>>
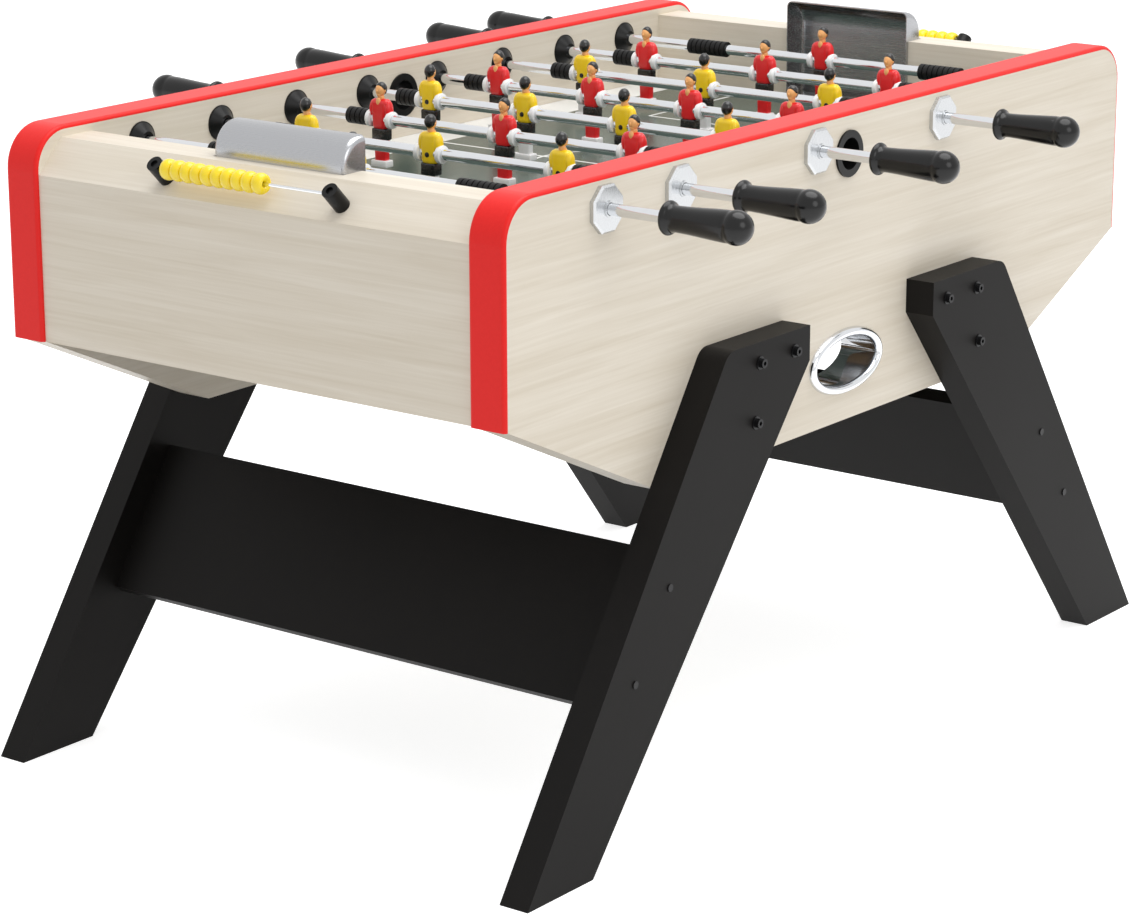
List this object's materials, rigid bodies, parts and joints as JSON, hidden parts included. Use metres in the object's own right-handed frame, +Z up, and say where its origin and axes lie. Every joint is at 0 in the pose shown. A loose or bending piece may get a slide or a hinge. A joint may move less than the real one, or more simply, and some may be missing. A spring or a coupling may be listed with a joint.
{
  "type": "foosball table",
  "caption": "Table football game with splayed plank legs, telescopic player rods, goal hoods, bead scorers and a side ball return.",
  "frame": {"origin": "on the floor, under the middle of the table", "axes": "+X from goal to goal, +Y along the rods away from the ball outlet, +Z up"},
  "size_m": [1.486, 1.226, 0.883],
  "materials": {
    "wood": "satin pale laminate",
    "strip": "satin red edging",
    "field": "gloss dark green laminate",
    "hood": "satin",
    "leg": "black paint",
    "bolt": "black",
    "bush": "satin black",
    "plate": "satin",
    "chrome": "polished",
    "gutter": "plain",
    "bead": "gloss yellow",
    "men_yellow": "yellow jersey",
    "men_red": "red jersey",
    "bumper": "black",
    "grip": "gloss black"
  },
  "bodies": {
    "table": {"side_panel_front": "wood", "side_panel_back": "wood", "edge_strip_front": "strip", "edge_strip_back": "strip", "end_wall_left": "wood", "end_wall_right": "wood", "playfield": "field", "goal_hood_left": "hood", "goal_hood_right": "hood", "leg_front_left": "leg", "leg_front_right": "leg", "leg_back_left": "leg", "leg_back_right": "leg", "stretcher_left": "leg", "stretcher_right": "leg", "leg_bolts": "bolt", "stretcher_screws": "bolt", "rod_bushes": "bush", "rod_plates": "plate", "guide_bars": "chrome", "ball_entry_cups": "bush", "ball_outlet": "chrome", "ball_gutters": "gutter", "goal_trays": "gutter", "scorer_posts": "chrome", "scorer_wires": "chrome"},
    "beads_left": {"score_beads_left": "bead"},
    "beads_right": {"score_beads_right": "bead"},
    "bumper_set_1": {"bumpers_1": "bumper"},
    "rod_1": {"rod_1": "chrome", "men_1": "men_yellow", "grip_1": "grip"},
    "bumper_set_2": {"bumpers_2": "bumper"},
    "rod_2": {"rod_2": "chrome", "men_2": "men_yellow", "grip_2": "grip"},
    "bumper_set_3": {"bumpers_3": "bumper"},
    "rod_3": {"rod_3": "chrome", "men_3": "men_red", "grip_3": "grip"},
    "bumper_set_4": {"bumpers_4": "bumper"},
    "rod_4": {"rod_4": "chrome", "men_4": "men_yellow", "grip_4": "grip"},
    "bumper_set_5": {"bumpers_5": "bumper"},
    "rod_5": {"rod_5": "chrome", "men_5": "men_red", "grip_5": "grip"},
    "bumper_set_6": {"bumpers_6": "bumper"},
    "rod_6": {"rod_6": "chrome", "men_6": "men_yellow", "grip_6": "grip"},
    "bumper_set_7": {"bumpers_7": "bumper"},
    "rod_7": {"rod_7": "chrome", "men_7": "men_red", "grip_7": "grip"},
    "bumper_set_8": {"bumpers_8": "bumper"},
    "rod_8": {"rod_8": "chrome", "men_8": "men_red", "grip_8": "grip"}
  },
  "joints": [
    {"name": "beads_left_slide", "type": "slide", "parent": "table", "child": "beads_left", "axis": [0, 1, 0], "range_m": [-0.0954, 0]},
    {"name": "beads_right_slide", "type": "slide", "parent": "table", "child": "beads_right", "axis": [0, 1, 0], "range_m": [0, 0.0954]},
    {"name": "rod_1_slide", "type": "slide", "parent": "table", "child": "bumper_set_1", "axis": [0, 1, 0], "range_m": [-0.0855, 0.08]},
    {"name": "rod_1_spin", "type": "hinge", "parent": "bumper_set_1", "child": "rod_1", "pos_m": [-0.532, 0, 0.815], "axis": [0, 1, 0], "continuous": true},
    {"name": "rod_2_slide", "type": "slide", "parent": "table", "child": "bumper_set_2", "axis": [0, 1, 0], "range_m": [-0.0577, 0.08]},
    {"name": "rod_2_spin", "type": "hinge", "parent": "bumper_set_2", "child": "rod_2", "pos_m": [-0.38, 0, 0.815], "axis": [0, 1, 0], "continuous": true},
    {"name": "rod_3_slide", "type": "slide", "parent": "table", "child": "bumper_set_3", "axis": [0, 1, 0], "range_m": [-0.0577, 0.0857]},
    {"name": "rod_3_spin", "type": "hinge", "parent": "bumper_set_3", "child": "rod_3", "pos_m": [-0.228, 0, 0.815], "axis": [0, 1, 0], "continuous": true},
    {"name": "rod_4_slide", "type": "slide", "parent": "table", "child": "bumper_set_4", "axis": [0, 1, 0], "range_m": [-0.0184, 0.0464]},
    {"name": "rod_4_spin", "type": "hinge", "parent": "bumper_set_4", "child": "rod_4", "pos_m": [-0.076, 0, 0.815], "axis": [0, 1, 0], "continuous": true},
    {"name": "rod_5_slide", "type": "slide", "parent": "table", "child": "bumper_set_5", "axis": [0, 1, 0], "range_m": [-0.0184, 0.0464]},
    {"name": "rod_5_spin", "type": "hinge", "parent": "bumper_set_5", "child": "rod_5", "pos_m": [0.076, 0, 0.815], "axis": [0, 1, 0], "continuous": true},
    {"name": "rod_6_slide", "type": "slide", "parent": "table", "child": "bumper_set_6", "axis": [0, 1, 0], "range_m": [-0.0577, 0.08]},
    {"name": "rod_6_spin", "type": "hinge", "parent": "bumper_set_6", "child": "rod_6", "pos_m": [0.228, 0, 0.815], "axis": [0, 1, 0], "continuous": true},
    {"name": "rod_7_slide", "type": "slide", "parent": "table", "child": "bumper_set_7", "axis": [0, 1, 0], "range_m": [-0.0577, 0.0857]},
    {"name": "rod_7_spin", "type": "hinge", "parent": "bumper_set_7", "child": "rod_7", "pos_m": [0.38, 0, 0.815], "axis": [0, 1, 0], "continuous": true},
    {"name": "rod_8_slide", "type": "slide", "parent": "table", "child": "bumper_set_8", "axis": [0, 1, 0], "range_m": [-0.08, 0.1135]},
    {"name": "rod_8_spin", "type": "hinge", "parent": "bumper_set_8", "child": "rod_8", "pos_m": [0.532, 0, 0.815], "axis": [0, 1, 0], "continuous": true}
  ]
}
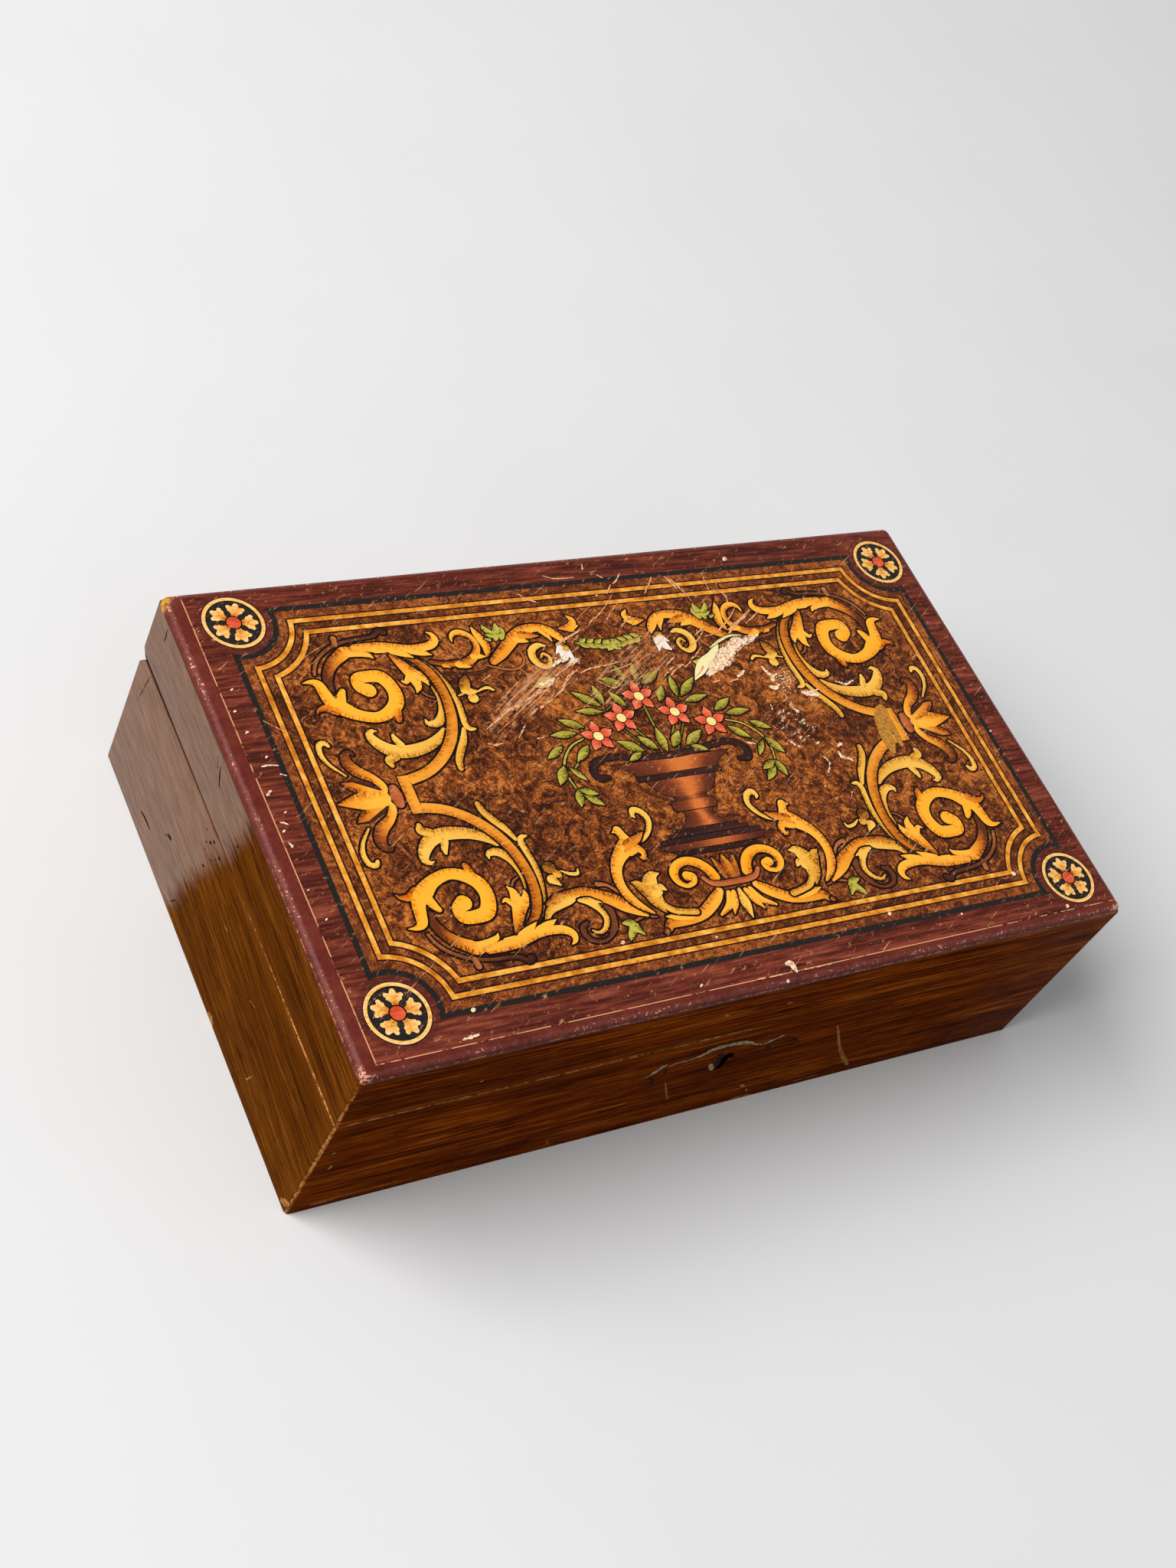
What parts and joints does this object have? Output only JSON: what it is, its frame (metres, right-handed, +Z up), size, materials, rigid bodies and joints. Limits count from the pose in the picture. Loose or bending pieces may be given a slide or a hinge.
<<
*REQUIRED TASK:* From the data above, copy out every line with the string "bending" in it.

*EXPECTED OUTPUT:*
List this object's materials, rigid bodies, parts and joints as JSON, hidden parts included. Use metres in the object's own right-handed frame, +Z up, and say where its origin and axes lie. Every joint is at 0 in the pose shown. A loose or bending piece may get a slide or a hinge. A joint may move less than the real one, or more simply, and some may be missing. A spring or a coupling may be listed with a joint.
What parts and joints does this object have? Output only JSON: what it is, its frame (metres, right-handed, +Z up), size, materials, rigid bodies and joints. Limits count from the pose in the picture. Loose or bending pieces may be given a slide or a hinge.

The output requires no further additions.